The structure of a digital game space always grows directly from the formal system that defines the game. However, the space that a player experiences is also a function of representation (how the space is displayed to the player) and interaction (how a player navigates through the space). These three ele-ments—formal structure, structure of display, and interactive structure—together constitute the experience of a digital game space. All three of them need to be designed in concert to achieve proper narrative effect in your game.


For example, the feeling of zero-G drift in Asteroids is linked directly to the design of the game space. Rather than bouncing off the screen wall like a Pong ball, the player's ship moves right on through to the other side, evoking the illusion of endless movement through the darkness of space. The game's style of movement, emphasizing inertial drift and retro-rocket maneuvers, also heightens the feeling of space travel. Although the player's ship never leaves the screen, at the beginning of each wave, asteroids drift in from the edges. Once they appear, these asteroids follow the same wraparound logic as the player's ship. Other objects, such as the UFO saucers, don't ever wrap around, and simply disappear once they reach the edge of the screen. Curiously, these inconsistencies never break the game's spatial continuity. The fact that some objects remain constantly on screen (the player's ship and existing asteroids) whereas others seem to drift in from parts unknown (new asteroids and UFOs), adds up to a rich and multi-layered narrative of cosmic exploration and survival. Space creates narrative in all senses of Miller's definition: space helps define the "characters"(the game objects); space is the context in which narrative events occur; and space patterns narrative experience over time for the player.






Asteroids: One screen with wraparound





Tempest: Limited 3D space





Tomb Raider: Full 3D space





Double Dragon: Scrolling with separate background layers





Spy vs. Spy: Two spaces on one screen





Defender: "Mapped" space

The design of a game space creates a context for narrative interaction, by structuring events in patterns of space, time, and causality. As Marsha Kinder notes in Playing with Power in Movies, Television, and Video Games, " Narrative creates a context for interpreting all perceptions. Narrative maps the world and its inhabitants, including one's own position within that grid."[10] The narrative play of games is always connected to an underlying grid of possibility, to goals and conflict, to uncertainty and the moment-to-moment action of the core mechanic. The space of a game is quite literally its space of play.

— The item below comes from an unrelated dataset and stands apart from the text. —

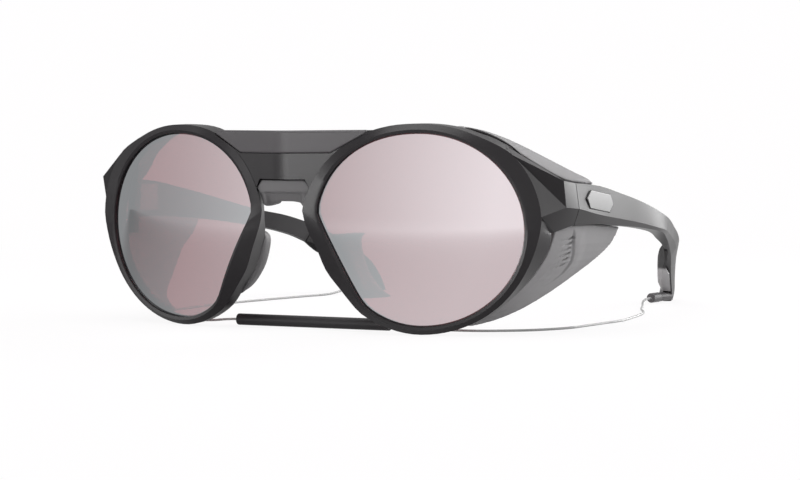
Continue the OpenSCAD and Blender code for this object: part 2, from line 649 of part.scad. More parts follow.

In a fighting game such as Tekken, the space is tightly constrained, crowding the two fighters up against each other. There is nowhere to run and nowhere to hide. All you can do is fight your opponent, an action the design of the space explicitly encourages and facilitates. In contrast, the corridors and rooms of a Quake deathmatch space create a narrative of stealthy maneuvers, mad dashes to grab power-ups, and the surprise of sudden death. Tekken has no hidden spatial information. But in Quake, walls block players from seeing each other, dark lighting makes hiding in shadows possible, and the periodically appearing power-ups create uncertainty about when and where they can be found. In both Tekken and Quake, a player's "position on the grid," as Kinder puts it, is simultaneously a location in the space of the game and a position within the space of the game narrative. The formal, represented, and interactive spaces of games are also narrative spaces, contexts for interpreting the experience of a game as a story.


When we frame experience as narrative, the events and actions of game play take on form and meaning within the game's representational universe. The dynamic properties of the space of Tekken and Quake are important in creating emergent narratives of conflict. But the spaces contain embedded narrative qualities as well. In Quake, the spaces embody the sets, props, and characters of pulp sci-fi horror. In Tekken, as with most fighting games, each arena is thematically linked to one of the game's characters. Space can therefore be used to express information about a character's persona or backstory, or to create narratives about defending one's home turf or invading an enemy's territory.







[9]Mark J. P. Wolf, "Space in the Video Game." In The Medium of the Video Game, edited by Mark J. P. Wolf (Austin: University of Texas Press, 2002), p.53-70





[10]MarshaKinder, Playing with Power in Movies, Television, and Video Games: From Muppet Babies to Teenage Mutant (Los Angeles: University of California Press, 1993), p. 2.